Bullying? No, that would be silly. But the decision to threaten Japan with cutting off its oil supply - which meant that Japan would have either to abandon its effort to subjugate China or go to war with the US - suggests a willingness to go to war.

I see that Hank suggests that Roosevelt had stuffed the State department full of mediocrities who might not realise that this was the case. I suppose one should never dismiss the cock-up theory of history out of hand, but I prefer my reading of what happened.

The Duffmeister suggests the Japanese were unwise to poke the Yanks in the eye. Well, yes, of course and I find it amusing to consider that the Japanese, who often seem quite sensible, managed to go to war with China, the US and Britain simultaneously and be on bad terms with all their other neighbours apart from Thailand (!) whilst being in alliance with just about the only two countries in the world who could render them absolutely no assistance whatsoever. This is the kind of conundrum that makes history interesting, I suggest.

The Japanese felt they had been backed up against the wall and had no alternative. Perhaps a cleverer policy could have let them down gently. There doesn't seem any particular reason why the British, at least, couldn't have reached some sort of accommodation with them. But equally, perhaps, they had just become too dangerous and needed to be confronted, like the Germans, and the aggression against China was going to be a source of instability for the foreseeable future.


It is easy to look back with 22/20 hindsight see the causation of events and say “Ah, [insert favorite villain] planned it so." But remember [insert favorite villain] didn’t have 20/20 hindsight, his information was probably incomplete and possible wrong and his agenda was about other issues. When the oil was embargoed we look back and say Japan only had two choices they must have been forcing a war. But suppose the embargo was ordered for domestic political consumption. Most sanctions embargo’s etc are ordered for just that reason, to show the people something is being done. Most embargo’s have no significant effect. Thus what the target of the embargo will do will be limited to similar counter measures. The evidence to to suggest support that the embargo was ordered to cause a war would require the actual State Department assessment that the embargo, this time, would be effective enough to force Japan to change policy or goto war, and the formal decision documentation of the decision to force a war.

I would call to mind the derivative of Occam’s razor that given a choice be evil intent as a cause, and incompetence ignorance, or stupidity you will very seldom be wrong if you assume incompetence, ignorance, or stupidity. I doubt that even more competent people than were actually there would have had the information and insight to have planned that sort of a conspiracy.
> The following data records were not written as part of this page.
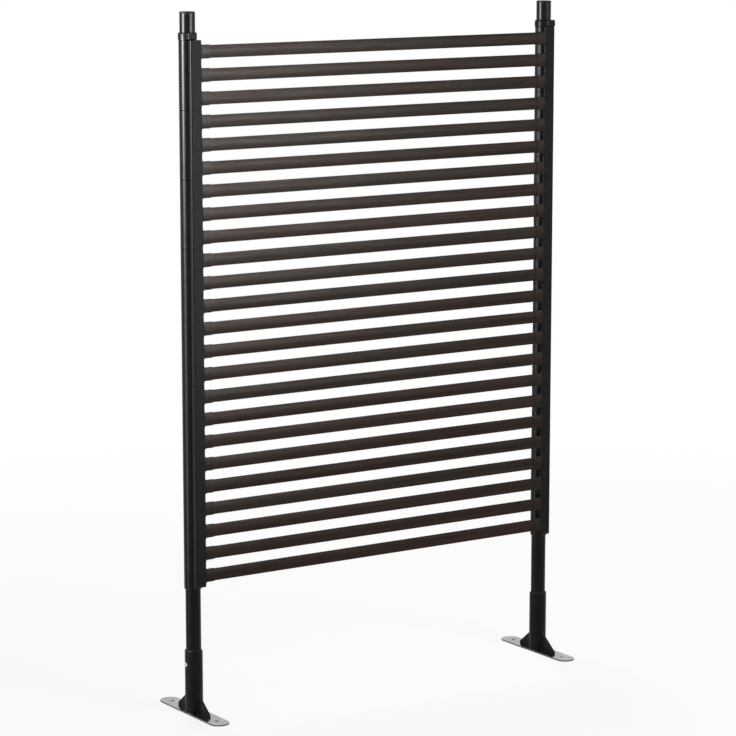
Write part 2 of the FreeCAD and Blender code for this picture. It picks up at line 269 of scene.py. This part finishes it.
def slat_number(wire):
    """Which slat a point lies on, counted up from 0 at the lowest."""
    place = wire.parts(wire.add("TexCoord").outputs["Object"])
    from_lowest = wire.math("SUBTRACT", place["Z"], slat_middle_z - slat_pitch / 2)
    return wire.math("FLOOR", wire.math("DIVIDE", from_lowest, slat_pitch))


def own_value(wire, number):
    """A value from 0 to 1 that belongs to one number."""
    noise = wire.add("TexWhiteNoise", noise_dimensions="1D")
    wire.join(number, noise.inputs["W"])
    return noise.outputs["Value"]


def make_slat_finish():
    """Dark brown composite with a lengthwise grain, its brown uneven between and along the slats."""
    worn_colour = (0.040, 0.026, 0.022, 1)
    hue_seed_step = 0.5
    own_hue_share = 0.30
    own_tone_share = 0.16
    grain_share = 0.50
    band_share = 0.34
    rubbed_smoothness = 0.10
    skin_depth_share = 0.3
    material, wire, shader = new_material("slat_composite_finish", Specular_IOR_Level=coat_specular)
    streaks = place_group(wire, streak_group, length_scale=7.0, cross_scale=620.0)
    skin = place_group(wire, skin_group, grain_scale=700.0, mottle_scale=9.0)
    dust = place_group(wire, dust_group, amount=0.10, patch_scale=45.0)
    wear = place_group(wire, wear_group, width=0.0018, amount=rubbed_amount)

    number = slat_number(wire)
    own_tone = own_value(wire, number)
    own_hue = own_value(wire, wire.math("ADD", number, hue_seed_step))
    patches = wire.math("ADD", skin["Mottle"], wire.math("MULTIPLY", own_hue, own_hue_share))
    hue = wire.span(patches, low=0.48, high=0.82)
    dark = wire.blend(hue, (0.0050, 0.0033, 0.0022, 1), (0.0059, 0.0026, 0.0018, 1))
    light = wire.blend(hue, (0.0230, 0.0161, 0.0114, 1), (0.0272, 0.0130, 0.0099, 1))
    tone = wire.math("MULTIPLY", own_tone, own_tone_share)
    grain = wire.math("MULTIPLY", wire.span(streaks["Fine"], *streak_span), grain_share)
    bands = wire.math("MULTIPLY", wire.span(streaks["Broad"], *streak_span), band_share)
    share = wire.math("ADD", wire.math("ADD", tone, grain), bands)
    colour = wire.blend(share, dark, light)
    wire.join(aged(wire, colour, worn_colour, wear, dust), shader["Base Color"])

    rough = wire.span(streaks["Fine"], *streak_span, out_low=0.54, out_high=0.45)
    smoother = wire.math("MULTIPLY", wear["Mask"], rubbed_smoothness)
    wire.join(wire.math("SUBTRACT", rough, smoother), shader["Roughness"])
    height = wire.math("ADD", streaks["Fine"], wire.math("MULTIPLY", skin["Grain"], skin_depth_share))
    wire.join(wire.bump(height, distance=0.00012), shader["Normal"])
    return material


def bracket_masks(wire):
    """Masks of a bracket's slat sockets, its bar's front and its flat sides beside the sleeve."""
    place = wire.parts(wire.add("TexCoord").outputs["Object"])
    facing = wire.parts(wire.add("TexCoord").outputs["Normal"])
    from_middle = wire.math("ABSOLUTE", place["X"])
    in_socket = wire.math("LESS_THAN", from_middle, bar_inner_x)
    faces_front = wire.span(facing["Y"], low=-0.93, high=-0.99)
    bar_front = wire.math("MULTIPLY", faces_front, wire.math("SUBTRACT", 1.0, in_socket))

    across = wire.math("SUBTRACT", from_middle, post_x)
    across_squared = wire.math("MULTIPLY", across, across)
    depth_squared = wire.math("MULTIPLY", place["Y"], place["Y"])
    from_post = wire.math("SQRT", wire.math("ADD", across_squared, depth_squared))
    past_sleeve = wire.math("GREATER_THAN", from_post, past_sleeve_radius)
    faces_side = wire.span(wire.math("ABSOLUTE", facing["X"]), low=0.93, high=0.98)
    flat_side = wire.math("MULTIPLY", faces_side, past_sleeve)
    return in_socket, bar_front, flat_side


def make_bracket_finish():
    """Charcoal resin: polished sleeve and edges, textured bar front, browner slat sockets."""
    bar_dullness = 0.37
    side_dullness = 0.60
    socket_dullness = 0.15
    polished_grain_share = 0.08
    material, wire, shader = new_material("bracket_resin_finish", Specular_IOR_Level=coat_specular)
    skin = place_group(wire, skin_group, grain_scale=620.0, mottle_scale=30.0)
    dust = place_group(wire, dust_group, amount=0.06, patch_scale=70.0)
    wear = place_group(wire, wear_group, width=0.0018, amount=rubbed_amount)
    in_socket, bar_front, flat_side = bracket_masks(wire)

    mottle = wire.span(skin["Mottle"], *mottle_span)
    colour = wire.blend(mottle, (0.0028, 0.0028, 0.0027, 1), (0.0045, 0.0044, 0.0042, 1))
    bar_colour = wire.blend(mottle, (0.0040, 0.0040, 0.0038, 1), (0.0075, 0.0073, 0.0069, 1))
    socket_colour = wire.blend(mottle, (0.0105, 0.0069, 0.0055, 1), (0.0136, 0.0090, 0.0072, 1))
    colour = wire.blend(bar_front, colour, bar_colour)
    colour = wire.blend(in_socket, colour, socket_colour)
    wire.join(aged(wire, colour, worn_coat_colour, wear, dust), shader["Base Color"])

    rough = wire.span(skin["Mottle"], *wide_mottle_span, out_low=0.28, out_high=0.33)
    for mask, dullness in ((in_socket, socket_dullness), (bar_front, bar_dullness),
                           (flat_side, side_dullness)):
        rough = wire.math("ADD", rough, wire.math("MULTIPLY", mask, dullness))
    wire.join(rough, shader["Roughness"])
    grain_share = wire.span(bar_front, low=0.0, high=1.0, out_low=polished_grain_share)
    texture = wire.math("MULTIPLY", skin["Grain"], grain_share)
    wire.join(wire.bump(texture, distance=0.00014), shader["Normal"])
    return material


def make_cap_finish():
    """Charcoal resin with a fine grained skin."""
    material, wire, shader = new_material("cap_resin_finish", Specular_IOR_Level=coat_specular)
    skin = place_group(wire, skin_group, grain_scale=700.0, mottle_scale=30.0)
    dust = place_group(wire, dust_group, amount=0.06, patch_scale=70.0)
    wear = place_group(wire, wear_group, width=0.0016, amount=rubbed_amount)
    mottle = wire.span(skin["Mottle"], *mottle_span)
    colour = wire.blend(mottle, (0.0030, 0.0030, 0.0030, 1), (0.0050, 0.0050, 0.0050, 1))
    wire.join(aged(wire, colour, worn_coat_colour, wear, dust), shader["Base Color"])
    rough = wire.span(skin["Mottle"], *wide_mottle_span, out_low=0.42, out_high=0.50)
    wire.join(rough, shader["Roughness"])
    wire.join(wire.bump(skin["Grain"], distance=0.000015), shader["Normal"])
    return material


def make_coated_finish(name, dark, light, rough_low, rough_high):
    """Black powder coat on steel: an even skin with a slight orange peel."""
    material, wire, shader = new_material(name, Specular_IOR_Level=coat_specular)
    peel = place_group(wire, skin_group, grain_scale=420.0, mottle_scale=12.0)
    dust = place_group(wire, dust_group, amount=0.10, patch_scale=50.0)
    wear = place_group(wire, wear_group, width=0.0016, amount=rubbed_amount)
    colour = wire.blend(wire.span(peel["Mottle"], *mottle_span), dark, light)
    wire.join(aged(wire, colour, worn_coat_colour, wear, dust), shader["Base Color"])
    rough = wire.span(peel["Mottle"], *mottle_span, out_low=rough_low, out_high=rough_high)
    wire.join(rough, shader["Roughness"])
    wire.join(wire.bump(peel["Grain"], distance=0.000005), shader["Normal"])
    return material


def steel_surface(wire):
    """Steel's rolling marks, its mottling, and a share of both from dark to light."""
    marks_share = 0.35
    marks = place_group(wire, streak_group, length_scale=30.0, cross_scale=700.0)["Fine"]
    mottle = place_group(wire, skin_group, grain_scale=800.0, mottle_scale=35.0)["Mottle"]
    both = wire.math("ADD", wire.math("MULTIPLY", marks, marks_share),
                     wire.math("MULTIPLY", mottle, 1 - marks_share))
    return marks, mottle, wire.span(both, *mottle_span)


def make_screw_finish():
    """Bright zinc-plated steel with faint rolling marks and slow clouding."""
    material, wire, shader = new_material("screw_steel_finish", Metallic=1.0)
    marks, mottle, share = steel_surface(wire)
    colour = wire.blend(share, (0.60, 0.60, 0.60, 1), (0.75, 0.75, 0.75, 1))
    wire.join(colour, shader["Base Color"])
    wire.join(wire.span(mottle, *mottle_span, out_low=0.20, out_high=0.28), shader["Roughness"])
    wire.join(wire.bump(marks, distance=0.000012), shader["Normal"])
    return material


def make_plate_finish():
    """Bright rolled steel whose cut edges and hole walls are dull raw cut, and painted near-black as the
    shade inside the holes and along the edges.
    """
    # Near-black painted shade for the cut edges and hole walls
    cut_edge_shade_colour = (0.055, 0.055, 0.052, 1)
    cut_dullness = 0.4
    material, wire, shader = new_material("plate_steel_finish", Metallic=1.0)
    marks, mottle, share = steel_surface(wire)
    facing = wire.parts(wire.add("TexCoord").outputs["Normal"])
    upright = wire.span(wire.math("ABSOLUTE", facing["Z"]), low=0.3, high=0.1)
    face = wire.blend(share, (0.22, 0.22, 0.215, 1), (0.38, 0.38, 0.37, 1))
    # Painted shade: the upright cut edges and hole walls take the near-black colour, standing in for the
    # shade in the holes and under the plate's edges
    wire.join(wire.blend(upright, face, cut_edge_shade_colour), shader["Base Color"])
    rough = wire.span(mottle, *mottle_span, out_low=0.05, out_high=0.09)
    duller = wire.math("MULTIPLY", upright, cut_dullness)
    wire.join(wire.math("ADD", rough, duller), shader["Roughness"])
    wire.join(wire.bump(marks, distance=0.000003), shader["Normal"])
    return material


def dress_nodes():
    """Gives each piece the finish of its material slot."""
    finishes = {
        "slat_composite": make_slat_finish(),
        "bracket_resin": make_bracket_finish(),
        "cap_resin": make_cap_finish(),
        "post_paint": make_coated_finish(
            "post_paint_finish", dark=(0.0022, 0.0022, 0.0020, 1), light=(0.0036, 0.0036, 0.0032, 1),
            rough_low=0.27, rough_high=0.32),
        "foot_paint": make_coated_finish(
            "foot_paint_finish", dark=(0.0018, 0.0018, 0.0015, 1), light=(0.0030, 0.0030, 0.0026, 1),
            rough_low=0.30, rough_high=0.36),
        "plate_steel": make_plate_finish(),
        "screw_steel": make_screw_finish(),
    }
    slots = {part["node"]: part["material_slot"] for part in frame["record"]["subparts"]}
    for name, piece in nodes.items():
        for holder in piece.material_slots:
            holder.material = finishes[slots[name]]


def shown_background(wire):
    """A mask that is 1 where the camera, metal or glass looks at the background."""
    path = wire.add("LightPath").outputs
    seen = wire.math("MAXIMUM", path["Is Camera Ray"], path["Is Glossy Ray"])
    return wire.math("MAXIMUM", seen, path["Is Transmission Ray"])


def make_world():
    """A white studio that lights the object softly from all round."""
    world = bpy.data.worlds.new("studio")
    world.use_nodes = True
    world.node_tree.nodes.clear()
    wire = Wiring(world.node_tree)
    background = wire.add("Background")
    output = wire.add("OutputWorld")
    wire.join(background_colour, background.inputs["Color"])
    level = wire.span(shown_background(wire), 0.0, 1.0, ambient_level, background_level)
    wire.join(level, background.inputs["Strength"])
    wire.join(background.outputs[0], output.inputs["Surface"])
    bpy.context.scene.world = world


def make_floor_finish():
    """Pale floor: white where it is seen, with the object's shadow on it nearby."""
    material, wire, shader = new_material(
        "floor_finish", Base_Color=floor_colour, Roughness=floor_roughness, Specular_IOR_Level=0.0)
    placed = {node.type: node for node in material.node_tree.nodes}
    glow = wire.add("Emission")
    wire.join(background_colour, glow.inputs["Color"])
    wire.join(background_level, glow.inputs["Strength"])
    distance = wire.add("VectorMath", operation="LENGTH")
    wire.join(wire.add("TexCoord").outputs["Object"], distance.inputs[0])
    near = wire.span(distance.outputs["Value"], floor_fade_end, floor_fade_start, 0.0, floor_shadow_share)
    white_share = wire.math("MULTIPLY", wire.math("SUBTRACT", 1.0, near), shown_background(wire))
    mix = wire.add("MixShader")
    wire.join(white_share, mix.inputs[0])
    wire.join(placed["BSDF_PRINCIPLED"].outputs["BSDF"], mix.inputs[1])
    wire.join(glow.outputs[0], mix.inputs[2])
    wire.join(mix.outputs[0], placed["OUTPUT_MATERIAL"].inputs["Surface"])
    return material


def make_floor():
    """A wide flat square on the ground."""
    square = ((-1, -1), (1, -1), (1, 1), (-1, 1))
    corners = [(x * floor_half_side, y * floor_half_side, 0) for x, y in square]
    mesh = bpy.data.meshes.new("floor")
    mesh.from_pydata(corners, [], [(0, 1, 2, 3)])
    mesh.materials.append(make_floor_finish())
    floor = bpy.data.objects.new("floor", mesh)
    bpy.context.scene.collection.objects.link(floor)


def pieces_without(name, slots):
    """A collection of the pieces that have none of these material slots."""
    chosen = bpy.data.collections.new(name)
    for part in frame["record"]["subparts"]:
        if part["material_slot"] not in slots:
            chosen.objects.link(nodes[part["node"]])
    return chosen


def add_softbox(name, place, width, height, brightness, aim=softbox_aim, beam=open_beam):
    """A rectangular lamp turned to its aim, unseen by the camera.

    A grid sends the same energy into a narrower beam, so the energy comes down by
    what it gains along the axis, and the brightness there is the one given.
    """
    half_beam = math.radians(beam) / 2
    grid_gain = math.tan(half_beam) / (math.tan(half_beam) - half_beam)
    lamp = bpy.data.lights.new(name, "AREA")
    lamp.shape = "RECTANGLE"
    lamp.size = width
    lamp.size_y = height
    lamp.spread = 2 * half_beam
    lamp.energy = brightness * width * height * math.pi / grid_gain
    holder = bpy.data.objects.new(name, lamp)
    holder.location = place
    holder.rotation_euler = (aim - place).to_track_quat("-Z", "Y").to_euler()
    holder.visible_camera = False
    bpy.context.scene.collection.objects.link(holder)
    return holder


def make_softboxes():
    """Some lamps light the matt colours, the others only show in the sheen.

    The sheen lamps leave out bare metal, which would mirror them, and the strips,
    which are for the round posts and sleeves, leave out the slats as well.
    """
    for softbox in matt_softboxes:
        add_softbox(*softbox).visible_glossy = False
    coated = pieces_without("coated_pieces", bare_metal_slots)
    upright = pieces_without("upright_pieces", bare_metal_slots + slat_slots)
    for softboxes, receivers in ((sheen_softboxes, coated), (strip_softboxes, upright)):
        for softbox in softboxes:
            holder = add_softbox(*softbox)
            holder.visible_diffuse = False
            holder.light_linking.receiver_collection = receivers


def make_camera():
    """The camera at the photograph's place."""
    lens = bpy.data.cameras.new("camera")
    lens.lens = camera_lens_mm
    holder = bpy.data.objects.new("camera", lens)
    holder.location = camera_place
    holder.rotation_euler = (math.pi / 2 - camera_drop, 0, -camera_turn)
    bpy.context.scene.collection.objects.link(holder)
    bpy.context.scene.camera = holder


bpy.context.scene.view_settings.view_transform = "Standard"
make_camera()
make_world()
make_floor()
make_softboxes()
dress_nodes()
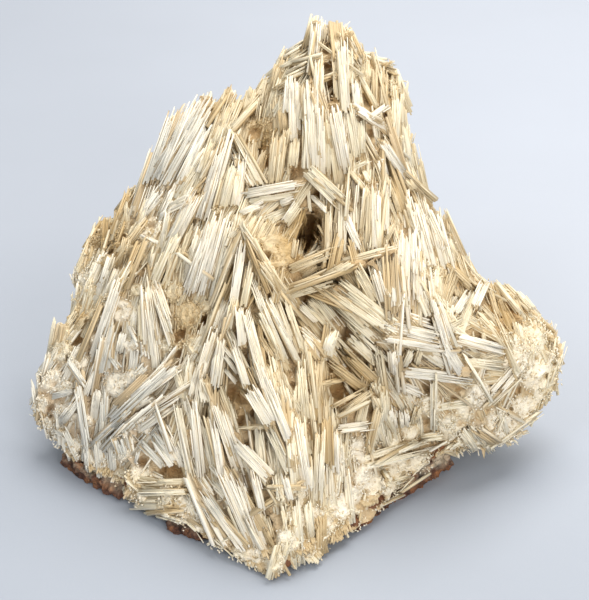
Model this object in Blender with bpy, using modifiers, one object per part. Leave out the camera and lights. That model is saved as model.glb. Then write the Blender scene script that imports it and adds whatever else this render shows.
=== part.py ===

Short of some more evidence, I don't suppose we can say for sure one way or the other. I concede that you may be right, but that the war with Japan certainly did suit some powerful people and that it was mighty convenient that Japan should attack the US, since the US was very unlikely (for those good domestic political reasons) to be able to attack Japan. That said, I am not fond of conspiracy theories and there is a lot to be said for the plausibility of your argument.

Indeed, one could construct quite a convincing case for Roosevelt not wishing to enter the war at all and having had his hand forced quite against his wishes. In which case, wouldn't it have made sense to appoint more far sighted people to key foreign policy positions?

One could also argue that the effect of the embargo was not entirely foreseeable - Japan could have made an attempt to source its oil from the Dutch East Indies by peaceful/less warlike means and, had it been even half way successful, would probably have been able to more or less complete its conquest of China.

Japan also had access to adequate coal supplies and, had the Germans been less tight fisted with their conversion technology, that too could have assisted them in side stepping the threatened embargo.

So, although I still personally think there is a good chance that the US provoked the war deliberately, I concede that there is almost as good a chance that they provoked it inadvertently and misread the Japanese.

The Japanese are of course easy to misread, as they are inscrutable.


I could not argue with the proposition that if someone thought of such a conspiracy and presented it to FDR, he would have had no moral objection to it.